Required work
Keep only the lines of the listing that include the word "joints", and copy them.

Given material
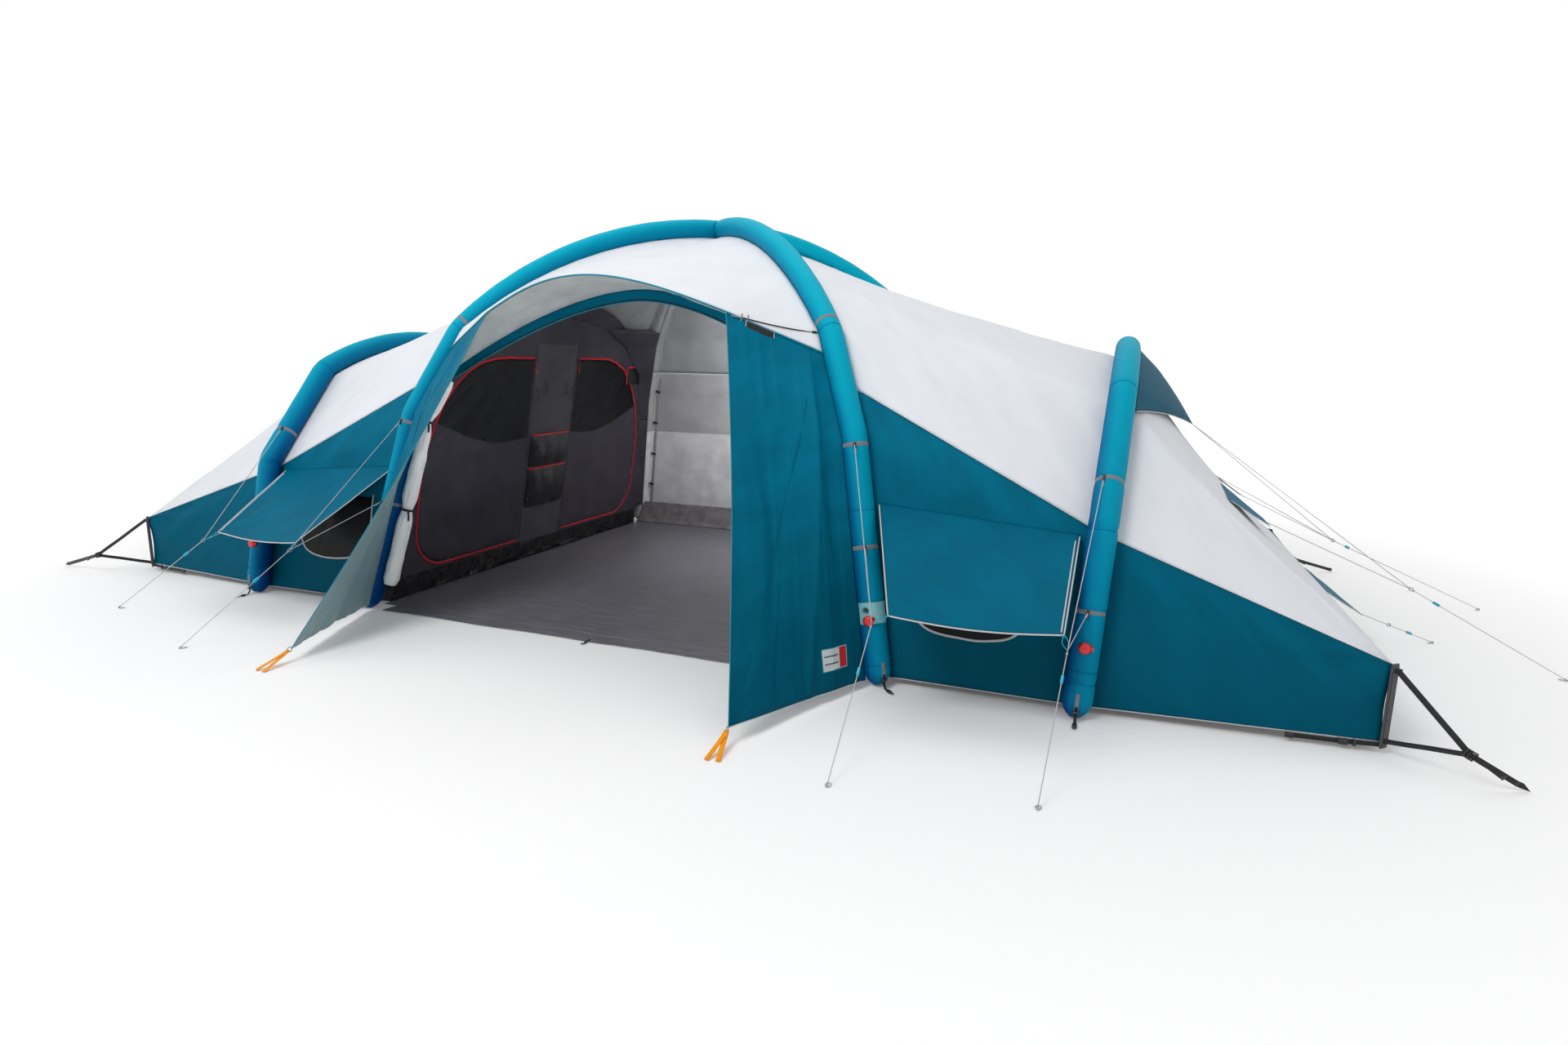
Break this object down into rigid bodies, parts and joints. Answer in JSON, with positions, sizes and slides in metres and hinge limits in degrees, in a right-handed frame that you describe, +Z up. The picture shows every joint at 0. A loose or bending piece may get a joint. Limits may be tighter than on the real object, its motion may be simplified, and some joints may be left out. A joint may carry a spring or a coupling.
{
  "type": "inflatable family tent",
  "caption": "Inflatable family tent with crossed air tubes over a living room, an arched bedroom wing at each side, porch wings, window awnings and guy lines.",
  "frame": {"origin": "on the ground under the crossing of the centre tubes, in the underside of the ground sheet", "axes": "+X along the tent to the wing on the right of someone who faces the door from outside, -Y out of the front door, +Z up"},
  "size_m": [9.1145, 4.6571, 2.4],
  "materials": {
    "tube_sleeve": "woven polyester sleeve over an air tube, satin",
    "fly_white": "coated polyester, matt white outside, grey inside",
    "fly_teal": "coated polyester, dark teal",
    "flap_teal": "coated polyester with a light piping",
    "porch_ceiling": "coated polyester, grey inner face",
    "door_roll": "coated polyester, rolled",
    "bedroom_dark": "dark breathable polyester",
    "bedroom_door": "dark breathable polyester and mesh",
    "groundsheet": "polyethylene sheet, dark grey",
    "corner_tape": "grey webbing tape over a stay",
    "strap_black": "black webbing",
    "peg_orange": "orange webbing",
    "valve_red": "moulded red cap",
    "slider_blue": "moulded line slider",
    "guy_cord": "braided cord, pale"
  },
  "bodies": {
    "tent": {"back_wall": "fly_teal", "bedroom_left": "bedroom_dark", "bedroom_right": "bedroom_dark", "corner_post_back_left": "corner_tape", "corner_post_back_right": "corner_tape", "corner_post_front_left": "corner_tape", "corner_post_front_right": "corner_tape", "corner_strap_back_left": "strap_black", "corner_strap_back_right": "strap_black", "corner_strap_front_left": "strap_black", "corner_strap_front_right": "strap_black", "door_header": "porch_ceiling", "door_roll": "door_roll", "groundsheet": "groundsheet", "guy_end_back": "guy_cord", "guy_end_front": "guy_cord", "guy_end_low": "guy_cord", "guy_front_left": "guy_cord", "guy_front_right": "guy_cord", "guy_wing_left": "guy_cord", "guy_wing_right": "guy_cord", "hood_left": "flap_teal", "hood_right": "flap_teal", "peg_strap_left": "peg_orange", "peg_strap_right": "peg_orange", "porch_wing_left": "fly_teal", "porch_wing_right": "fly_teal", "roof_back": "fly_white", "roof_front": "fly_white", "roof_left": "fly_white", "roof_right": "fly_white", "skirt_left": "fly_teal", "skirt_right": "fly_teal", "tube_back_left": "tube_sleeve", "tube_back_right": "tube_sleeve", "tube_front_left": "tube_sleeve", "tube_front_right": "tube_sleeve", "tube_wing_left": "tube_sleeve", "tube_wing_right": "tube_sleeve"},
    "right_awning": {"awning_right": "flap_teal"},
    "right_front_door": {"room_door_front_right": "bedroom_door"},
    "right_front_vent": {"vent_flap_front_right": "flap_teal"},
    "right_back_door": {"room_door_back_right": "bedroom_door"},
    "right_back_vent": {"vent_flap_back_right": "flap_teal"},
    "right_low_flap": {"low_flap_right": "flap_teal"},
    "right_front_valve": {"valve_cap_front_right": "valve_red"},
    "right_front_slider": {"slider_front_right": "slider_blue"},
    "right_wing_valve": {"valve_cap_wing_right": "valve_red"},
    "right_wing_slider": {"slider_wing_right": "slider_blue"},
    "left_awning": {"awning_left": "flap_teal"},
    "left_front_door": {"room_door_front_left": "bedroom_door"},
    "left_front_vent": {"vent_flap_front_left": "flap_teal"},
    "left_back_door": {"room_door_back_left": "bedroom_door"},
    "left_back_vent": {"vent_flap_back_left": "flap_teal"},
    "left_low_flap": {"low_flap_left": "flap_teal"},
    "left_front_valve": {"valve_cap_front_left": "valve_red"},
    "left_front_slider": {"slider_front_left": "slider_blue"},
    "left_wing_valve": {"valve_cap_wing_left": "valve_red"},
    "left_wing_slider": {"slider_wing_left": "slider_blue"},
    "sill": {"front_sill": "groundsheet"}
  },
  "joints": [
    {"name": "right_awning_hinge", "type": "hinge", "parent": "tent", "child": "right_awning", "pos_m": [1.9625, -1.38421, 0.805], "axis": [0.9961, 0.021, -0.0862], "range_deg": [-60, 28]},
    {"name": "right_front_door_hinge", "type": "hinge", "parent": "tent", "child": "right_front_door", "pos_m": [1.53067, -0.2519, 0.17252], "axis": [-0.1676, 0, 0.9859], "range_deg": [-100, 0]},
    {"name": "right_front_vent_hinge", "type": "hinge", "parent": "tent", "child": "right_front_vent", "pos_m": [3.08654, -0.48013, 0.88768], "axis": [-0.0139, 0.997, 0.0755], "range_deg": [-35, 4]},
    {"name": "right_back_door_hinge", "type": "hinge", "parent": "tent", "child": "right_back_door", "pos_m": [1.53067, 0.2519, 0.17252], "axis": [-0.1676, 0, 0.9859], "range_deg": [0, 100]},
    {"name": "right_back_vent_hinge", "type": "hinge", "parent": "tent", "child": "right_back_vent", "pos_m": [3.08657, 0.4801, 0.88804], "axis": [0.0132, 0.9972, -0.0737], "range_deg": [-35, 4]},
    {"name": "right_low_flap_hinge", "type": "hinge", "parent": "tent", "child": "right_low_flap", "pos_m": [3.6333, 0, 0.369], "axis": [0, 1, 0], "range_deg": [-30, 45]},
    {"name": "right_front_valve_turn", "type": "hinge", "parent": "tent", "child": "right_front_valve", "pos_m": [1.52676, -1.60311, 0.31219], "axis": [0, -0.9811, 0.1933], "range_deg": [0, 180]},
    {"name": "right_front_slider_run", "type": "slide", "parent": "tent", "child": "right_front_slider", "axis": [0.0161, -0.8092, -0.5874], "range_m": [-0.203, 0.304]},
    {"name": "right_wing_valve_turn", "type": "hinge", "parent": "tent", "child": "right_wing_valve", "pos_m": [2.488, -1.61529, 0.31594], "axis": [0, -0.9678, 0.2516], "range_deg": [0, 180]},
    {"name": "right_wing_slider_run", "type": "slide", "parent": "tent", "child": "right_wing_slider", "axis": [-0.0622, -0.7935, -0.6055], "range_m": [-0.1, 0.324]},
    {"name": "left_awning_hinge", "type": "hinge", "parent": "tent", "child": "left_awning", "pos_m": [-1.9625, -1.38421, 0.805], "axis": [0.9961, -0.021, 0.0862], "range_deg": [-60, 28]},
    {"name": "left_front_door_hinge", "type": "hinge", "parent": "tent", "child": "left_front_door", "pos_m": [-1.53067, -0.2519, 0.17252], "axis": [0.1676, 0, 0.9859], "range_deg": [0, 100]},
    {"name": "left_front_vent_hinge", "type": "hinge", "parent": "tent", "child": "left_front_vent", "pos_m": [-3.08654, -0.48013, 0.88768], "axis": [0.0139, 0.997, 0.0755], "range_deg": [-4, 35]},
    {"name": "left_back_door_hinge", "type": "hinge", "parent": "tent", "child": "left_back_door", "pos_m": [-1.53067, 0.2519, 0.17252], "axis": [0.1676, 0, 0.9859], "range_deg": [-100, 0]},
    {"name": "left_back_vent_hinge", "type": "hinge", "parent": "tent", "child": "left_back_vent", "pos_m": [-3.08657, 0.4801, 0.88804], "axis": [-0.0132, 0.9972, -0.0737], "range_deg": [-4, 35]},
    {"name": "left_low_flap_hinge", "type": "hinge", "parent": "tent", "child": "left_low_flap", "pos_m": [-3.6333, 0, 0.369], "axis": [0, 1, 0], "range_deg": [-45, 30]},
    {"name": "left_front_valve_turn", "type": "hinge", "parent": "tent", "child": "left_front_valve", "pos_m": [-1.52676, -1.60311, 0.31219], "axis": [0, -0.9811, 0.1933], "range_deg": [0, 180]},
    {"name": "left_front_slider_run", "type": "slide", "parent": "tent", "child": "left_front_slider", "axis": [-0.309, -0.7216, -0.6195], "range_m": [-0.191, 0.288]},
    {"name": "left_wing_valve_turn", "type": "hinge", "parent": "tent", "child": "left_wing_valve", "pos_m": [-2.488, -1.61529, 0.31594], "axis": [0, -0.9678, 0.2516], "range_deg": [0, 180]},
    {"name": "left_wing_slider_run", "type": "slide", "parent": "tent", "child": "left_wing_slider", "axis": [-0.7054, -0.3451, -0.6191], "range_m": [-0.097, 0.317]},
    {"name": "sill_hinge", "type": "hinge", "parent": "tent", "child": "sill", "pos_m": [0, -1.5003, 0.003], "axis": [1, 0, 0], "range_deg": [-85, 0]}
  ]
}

Solution below
Break this object down into rigid bodies, parts and joints. Answer in JSON, with positions, sizes and slides in metres and hinge limits in degrees, in a right-handed frame that you describe, +Z up. The picture shows every joint at 0. A loose or bending piece may get a joint. Limits may be tighter than on the real object, its motion may be simplified, and some joints may be left out. A joint may carry a spring or a coupling.
  "joints": [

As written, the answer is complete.